The Ventriloquist's Tale
- Author: Pauline Melville
- Language: English
- Publisher: Bloomsbury Publishing
- Publication date: 1997
- Publication place: Guayana
- Pages: 368
- ISBN: 1-58234-009-9

= The Ventriloquist's Tale =

1997 novel by Pauline Melville

The Ventriloquist's Tale is a novel by British Guayanese author Pauline Melville, published in 1997 by Bloomsbury Publishing. The book follows an indigenous Guyanese family across several generations. The novel attracted generally positive reviews. It won the Whitbread First Novel Award and was shortlisted for the Women's Prize for Fiction.

==Background==
Melville was partly inspired to write the novel after reading Evelyn Waugh's novel A Handful of Dust.

==Summary==
The novel's plot focuses on a Wapishana family over the course of a century. A framing device is used, in which a present-day subsistence farmer named Chofy McKinnon moves from the bush to Guyana's capital city, Georgetown. The narrative explores McKinnon's ancestry.
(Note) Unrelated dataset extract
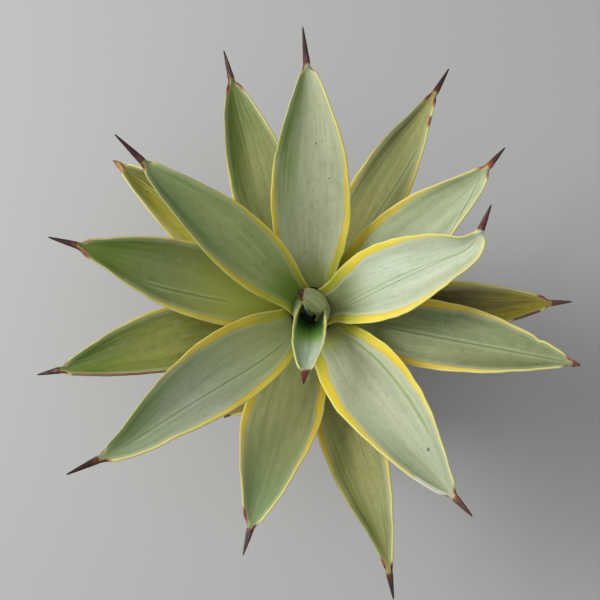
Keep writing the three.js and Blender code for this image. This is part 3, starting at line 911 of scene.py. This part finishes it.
def leaf_material(name, leaf, look):
    p = LeafSkin(name, leaf, look)
    green = p.bare_green()
    flesh, dents = p.creased(p.foot(p.tint(p.flesh(), green, look["vivid"])))
    p.measure_margin()
    gold = p.gold()
    colour = p.mix(p.ramp(p.face, -0.2, 0.2), p.under(gold), p.upper(flesh, gold))
    colour, brown = p.ended(p.dried(p.spotted(p.rimmed(colour))))
    rough = p.ramp(green, 0.0, 1.0, BLOOMED_ROUGHNESS, GREEN_ROUGHNESS)
    rough = p.add(rough, p.stray(p.fine, ROUGHNESS_STRAY))
    shader = p.shader.inputs
    p.put(colour, shader["Base Color"])
    p.put(p.math("SUBTRACT", rough, p.times(brown, SPINE_GLOSS)), shader["Roughness"])
    p.put(p.relief(dents), shader["Normal"])
    shader["Specular IOR Level"].default_value = 0.4
    shader["Subsurface Weight"].default_value = 0.06
    shader["Subsurface Radius"].default_value = (0.4, 0.8, 0.2)
    shader["Subsurface Scale"].default_value = 0.002
    return p.material


for age, (row, look_row) in enumerate(zip(LEAVES, LOOKS)):
    shape = Leaf(row, age)
    finish = {**USUAL_LOOK, **look_row}
    node = f"leaf_{age + 1:02d}"
    blade = leaf_mesh(f"agave_{node}", shape, finish)
    blade.data.materials.append(leaf_material(f"skin_{node}", shape, finish))
    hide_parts(node)


# The stem: fibrous, with the scars of shed leaves on its neck

STEM_SIDES = 144
STEM_RINGS = 40
STEM_STEP = 0.7
SCAR_SPACING = 3.4
SCAR_DEPTH = 0.55
FIBRE_DEPTH = 0.12
FIBRES = 38
BARK_FADES = (96, 104)
# Heights, in metres, where the top of the stem turns to the painted shade of the hollow
STEM_SHADE_Z = (109 * MM, 112.5 * MM)


def stem_piece():
    ages = lerp(STEM_TOP_AGE, len(LEAVES), np.linspace(1, 0, STEM_RINGS) ** 2)
    outline = [[0, SOIL_Z - ROOT_DEPTH], [ROOT_RADIUS, SOIL_Z - ROOT_DEPTH], [NECK_RADIUS, SOIL_Z]]
    outline += [[foot_radius(a), foot_height(a)] for a in ages]
    outline += [[0, foot_height(STEM_TOP_AGE)]]
    piece = turned("agave_stem", spaced(outline, STEM_STEP), STEM_SIDES)
    co = points_of(piece)
    radius = np.hypot(co[:, 0], co[:, 1])
    angle = np.arctan2(co[:, 1], co[:, 0])
    z = co[:, 2]
    rows = (z - SOIL_Z) / SCAR_SPACING
    scar = np.abs(np.sin(np.pi * rows + 0.5 * np.sin(5 * angle + np.floor(rows) * 2.4)))
    ridge = np.clip(1 - scar * 2.2, 0, 1) * SCAR_DEPTH - SCAR_DEPTH
    fibre = FIBRE_DEPTH * np.sin(FIBRES * angle + 3 * np.sin(z * 0.7))
    shown = smooth(z, SOIL_Z + 0.4, SOIL_Z + 2) * (1 - smooth(z, *BARK_FADES)) * (radius > 1)
    co[:, :2] *= (1 + (ridge + fibre) * shown / np.maximum(radius, 1))[:, None]
    move_points(piece, co)
    add_attribute(piece, "scar", scar, "FLOAT")
    return piece


def stem_material():
    p = Paint("stem_bark")
    position = p.place()
    x, y, z = p.split(position)
    coarse = p.noise(position, 160, 3, 0.6)
    fibres = p.noise(p.joined(p.times(x, 900), p.times(y, 900), p.times(z, 90)), 1, 3, 0.6)
    scar = p.attribute("scar").outputs["Fac"]
    bark = p.mix(p.ramp(fibres, 0.35, 0.65), linear("#6e5a36"), linear("#b39f6c"))
    bark = p.tint(bark, p.times(p.ramp(coarse, 0.45, 0.7), 0.5), "#7f7a45")
    bark = p.tint(bark, p.ramp(scar, 0.0, 0.35, 0.65, 0.0), "#4a3722")
    bark = p.tint(bark, p.ramp(z, 92 * MM, 104 * MM), "#a8b06a")
    # Painted shade: the top of the stem, deep in the hollow at the heart of the rosette, is tinted near-black
    # green
    bark = p.tint(bark, p.ramp(z, *STEM_SHADE_Z), "#16280a")
    p.put(bark, p.shader.inputs["Base Color"])
    p.put(p.ramp(fibres, 0.0, 1.0, 0.7, 0.9), p.shader.inputs["Roughness"])
    p.put(p.bump(p.add(fibres, p.times(coarse, 0.5)), 0.6, 0.6 * MM), p.shader.inputs["Normal"])
    return p.material


stem = stem_piece()
stem.data.materials.append(stem_material())
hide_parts("stem")


# The pot: a turned clay wall with rounded corners, and drain holes cut through its floor

POT_SIDES = 160
POT_STEP = 1.5
HOLE_SIDES = 40
# Radii of the foot's edge, under the band, of the band's and the rim's edges, and of the floor's corner
POT_ROUNDINGS = (1.4, 0.5, 1.3, 1.6, 1.2, 2.0)
SHARP_ANGLE = math.radians(50)


def pot_wall_radius(z):
    return lerp(POT_FOOT_RADIUS, POT_RIM_RADIUS - POT_BAND_STEP, z / POT_HEIGHT)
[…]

The ventriloquist, a being that is part bird, part spirit, provides commentary.

==Reception==
Critics gave The Ventriloquist's Tale mostly positive reviews. The New York Times said the novel was "sumptuously written" and compared Melville's writing to the work of Evelyn Waugh. The Guyana Chronicle claimed the book "should be mandatory reading for anybody who claims to have an interest in the literature of Guyana."

==Awards==
The Ventriloquist's Tale won the 1998 edition of the Whitbread First Novel Award. It was also shortlisted for the Women's Prize for Fiction in the same year. The award's website described the book as "large in scope but intimate as a whisper."